Parameter Explanation:

  1. MultiModalForCausalLM, as the multimodal model class, inherits from the base class BaseXModalToTextModel. During the construction of this class, the build_network function and the corresponding module configurations are used to initialize the non-text modality processing module vision_model, the text generation module llm_model, and the cross-modal interaction module VisionMLPAdapter.

  2. The prepare_inputs_for_generation method preprocesses the input data, ensuring that the processed data can be used for model inference through the construct method.

  3. The prepare_inputs_for_predict_layout method constructs data that the model can handle.

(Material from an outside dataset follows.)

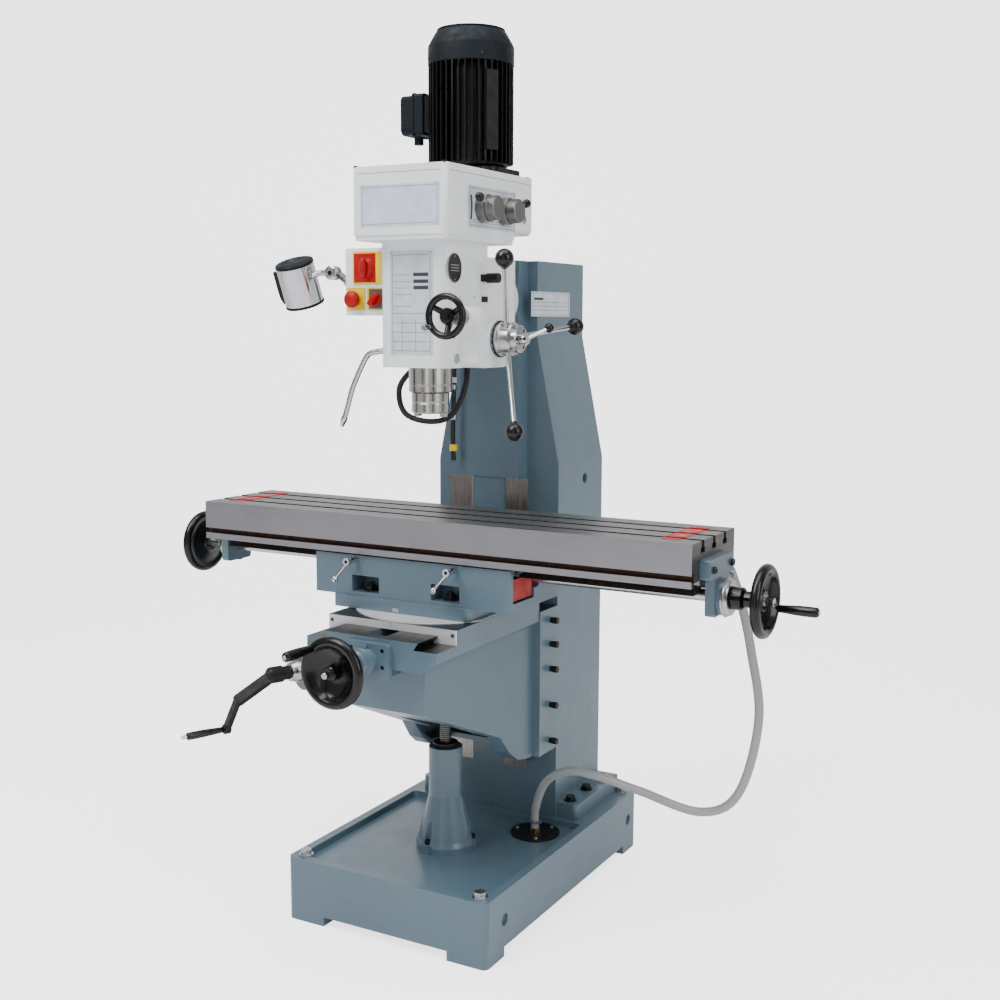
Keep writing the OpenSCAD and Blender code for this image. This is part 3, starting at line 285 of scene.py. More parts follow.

Its return value corresponds to the input parameters of the construct method, and the constructed data allows for model compilation.

  4. The set_dynamic_inputs method configures dynamic shapes for some input data in the model.

  5. The construct method is the common interface for all models and serves as the forward execution function for the multimodal model.

Multimodal Model Practice

After implementing the multimodal dataset, data processing modules, and multimodal model construction, you can start model pre-training, fine-tuning, inference, and other tasks by using the model configuration file. This requires creating the corresponding model configuration file.

For specific model configuration files, refer to predict_cogvlm2_video_llama3_chat_13b.yaml and finetune_cogvlm2_video_llama3_chat_13b_lora.yaml, which correspond to model inference and fine-tuning, respectively. For the meaning of specific parameters, refer to the configuration file documentation.

In the user-defined configuration file, sections such as model, processor, and train_dataset need to correspond to the user's custom dataset, data processing module, and multimodal model.

After editing the custom configuration file, refer to the CogVLM2-Video model documentation to start model inference and fine-tuning tasks.